-- OBJECTIVE --
Below is a block of records; repeat all of them exactly.

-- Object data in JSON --
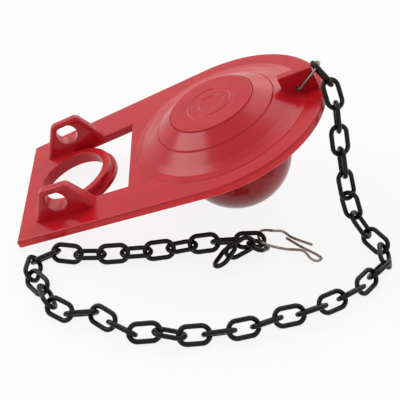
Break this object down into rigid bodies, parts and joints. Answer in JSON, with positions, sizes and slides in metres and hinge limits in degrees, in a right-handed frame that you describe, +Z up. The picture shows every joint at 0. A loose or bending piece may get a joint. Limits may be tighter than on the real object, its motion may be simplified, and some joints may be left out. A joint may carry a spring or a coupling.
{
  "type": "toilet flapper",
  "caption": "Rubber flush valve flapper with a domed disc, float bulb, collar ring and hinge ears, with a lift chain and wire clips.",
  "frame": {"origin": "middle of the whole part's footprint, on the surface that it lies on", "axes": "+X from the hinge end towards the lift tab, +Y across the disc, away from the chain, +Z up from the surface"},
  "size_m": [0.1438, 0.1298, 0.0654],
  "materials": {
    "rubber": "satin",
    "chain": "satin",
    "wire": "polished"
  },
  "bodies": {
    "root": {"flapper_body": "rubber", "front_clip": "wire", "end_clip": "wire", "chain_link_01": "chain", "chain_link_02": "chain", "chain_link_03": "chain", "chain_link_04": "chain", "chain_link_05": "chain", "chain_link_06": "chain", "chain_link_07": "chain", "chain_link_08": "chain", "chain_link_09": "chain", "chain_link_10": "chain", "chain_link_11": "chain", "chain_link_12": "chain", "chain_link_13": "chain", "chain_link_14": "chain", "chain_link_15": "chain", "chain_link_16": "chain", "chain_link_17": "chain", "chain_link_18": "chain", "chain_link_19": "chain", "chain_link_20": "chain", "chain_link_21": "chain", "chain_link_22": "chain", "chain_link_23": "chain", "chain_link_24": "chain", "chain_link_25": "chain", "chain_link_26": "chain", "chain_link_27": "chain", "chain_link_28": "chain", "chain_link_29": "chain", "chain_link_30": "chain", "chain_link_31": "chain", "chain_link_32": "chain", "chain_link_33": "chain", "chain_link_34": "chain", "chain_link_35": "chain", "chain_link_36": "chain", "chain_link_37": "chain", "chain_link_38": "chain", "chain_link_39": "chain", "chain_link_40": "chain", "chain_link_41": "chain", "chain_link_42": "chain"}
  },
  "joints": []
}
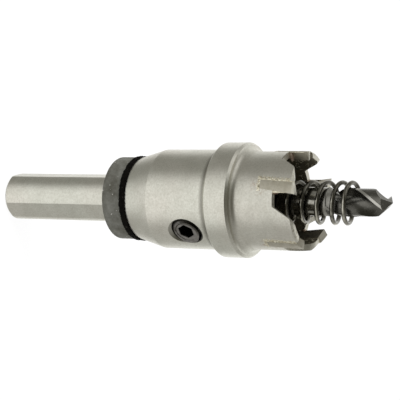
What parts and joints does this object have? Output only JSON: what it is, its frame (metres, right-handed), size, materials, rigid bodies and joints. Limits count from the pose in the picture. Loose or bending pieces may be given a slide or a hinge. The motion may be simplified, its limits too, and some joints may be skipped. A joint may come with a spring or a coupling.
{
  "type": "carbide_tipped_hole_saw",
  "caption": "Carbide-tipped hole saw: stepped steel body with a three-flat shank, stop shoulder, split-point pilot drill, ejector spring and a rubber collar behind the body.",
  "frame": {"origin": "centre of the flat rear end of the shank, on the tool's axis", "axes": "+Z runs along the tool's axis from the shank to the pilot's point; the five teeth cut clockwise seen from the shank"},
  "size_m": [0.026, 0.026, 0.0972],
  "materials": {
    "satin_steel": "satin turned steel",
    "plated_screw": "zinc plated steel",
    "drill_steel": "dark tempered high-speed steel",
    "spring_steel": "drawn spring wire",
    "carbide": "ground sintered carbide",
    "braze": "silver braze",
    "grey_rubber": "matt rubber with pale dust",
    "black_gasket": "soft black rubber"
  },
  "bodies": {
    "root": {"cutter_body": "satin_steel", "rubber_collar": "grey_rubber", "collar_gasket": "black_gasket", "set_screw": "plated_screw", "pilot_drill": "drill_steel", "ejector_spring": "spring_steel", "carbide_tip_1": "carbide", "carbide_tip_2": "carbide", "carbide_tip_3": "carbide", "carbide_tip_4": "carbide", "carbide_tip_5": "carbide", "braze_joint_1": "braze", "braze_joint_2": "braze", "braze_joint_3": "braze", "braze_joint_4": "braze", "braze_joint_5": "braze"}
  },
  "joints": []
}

-- FINISHED EXERCISE --
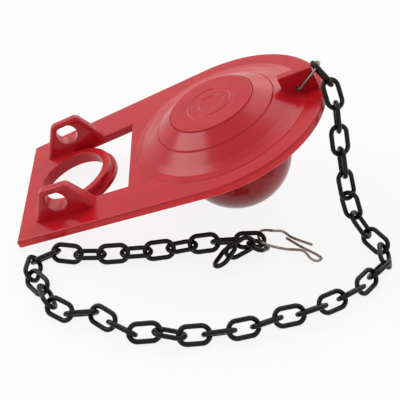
Break this object down into rigid bodies, parts and joints. Answer in JSON, with positions, sizes and slides in metres and hinge limits in degrees, in a right-handed frame that you describe, +Z up. The picture shows every joint at 0. A loose or bending piece may get a joint. Limits may be tighter than on the real object, its motion may be simplified, and some joints may be left out. A joint may carry a spring or a coupling.
{
  "type": "toilet flapper",
  "caption": "Rubber flush valve flapper with a domed disc, float bulb, collar ring and hinge ears, with a lift chain and wire clips.",
  "frame": {"origin": "middle of the whole part's footprint, on the surface that it lies on", "axes": "+X from the hinge end towards the lift tab, +Y across the disc, away from the chain, +Z up from the surface"},
  "size_m": [0.1438, 0.1298, 0.0654],
  "materials": {
    "rubber": "satin",
    "chain": "satin",
    "wire": "polished"
  },
  "bodies": {
    "root": {"flapper_body": "rubber", "front_clip": "wire", "end_clip": "wire", "chain_link_01": "chain", "chain_link_02": "chain", "chain_link_03": "chain", "chain_link_04": "chain", "chain_link_05": "chain", "chain_link_06": "chain", "chain_link_07": "chain", "chain_link_08": "chain", "chain_link_09": "chain", "chain_link_10": "chain", "chain_link_11": "chain", "chain_link_12": "chain", "chain_link_13": "chain", "chain_link_14": "chain", "chain_link_15": "chain", "chain_link_16": "chain", "chain_link_17": "chain", "chain_link_18": "chain", "chain_link_19": "chain", "chain_link_20": "chain", "chain_link_21": "chain", "chain_link_22": "chain", "chain_link_23": "chain", "chain_link_24": "chain", "chain_link_25": "chain", "chain_link_26": "chain", "chain_link_27": "chain", "chain_link_28": "chain", "chain_link_29": "chain", "chain_link_30": "chain", "chain_link_31": "chain", "chain_link_32": "chain", "chain_link_33": "chain", "chain_link_34": "chain", "chain_link_35": "chain", "chain_link_36": "chain", "chain_link_37": "chain", "chain_link_38": "chain", "chain_link_39": "chain", "chain_link_40": "chain", "chain_link_41": "chain", "chain_link_42": "chain"}
  },
  "joints": []
}
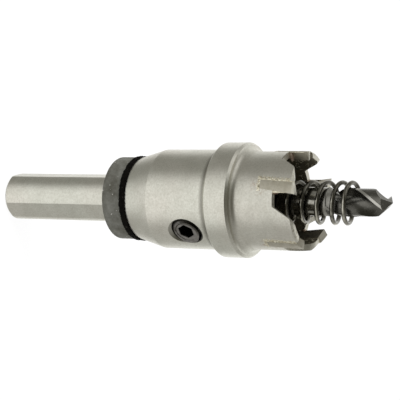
What parts and joints does this object have? Output only JSON: what it is, its frame (metres, right-handed), size, materials, rigid bodies and joints. Limits count from the pose in the picture. Loose or bending pieces may be given a slide or a hinge. The motion may be simplified, its limits too, and some joints may be skipped. A joint may come with a spring or a coupling.
{
  "type": "carbide_tipped_hole_saw",
  "caption": "Carbide-tipped hole saw: stepped steel body with a three-flat shank, stop shoulder, split-point pilot drill, ejector spring and a rubber collar behind the body.",
  "frame": {"origin": "centre of the flat rear end of the shank, on the tool's axis", "axes": "+Z runs along the tool's axis from the shank to the pilot's point; the five teeth cut clockwise seen from the shank"},
  "size_m": [0.026, 0.026, 0.0972],
  "materials": {
    "satin_steel": "satin turned steel",
    "plated_screw": "zinc plated steel",
    "drill_steel": "dark tempered high-speed steel",
    "spring_steel": "drawn spring wire",
    "carbide": "ground sintered carbide",
    "braze": "silver braze",
    "grey_rubber": "matt rubber with pale dust",
    "black_gasket": "soft black rubber"
  },
  "bodies": {
    "root": {"cutter_body": "satin_steel", "rubber_collar": "grey_rubber", "collar_gasket": "black_gasket", "set_screw": "plated_screw", "pilot_drill": "drill_steel", "ejector_spring": "spring_steel", "carbide_tip_1": "carbide", "carbide_tip_2": "carbide", "carbide_tip_3": "carbide", "carbide_tip_4": "carbide", "carbide_tip_5": "carbide", "braze_joint_1": "braze", "braze_joint_2": "braze", "braze_joint_3": "braze", "braze_joint_4": "braze", "braze_joint_5": "braze"}
  },
  "joints": []
}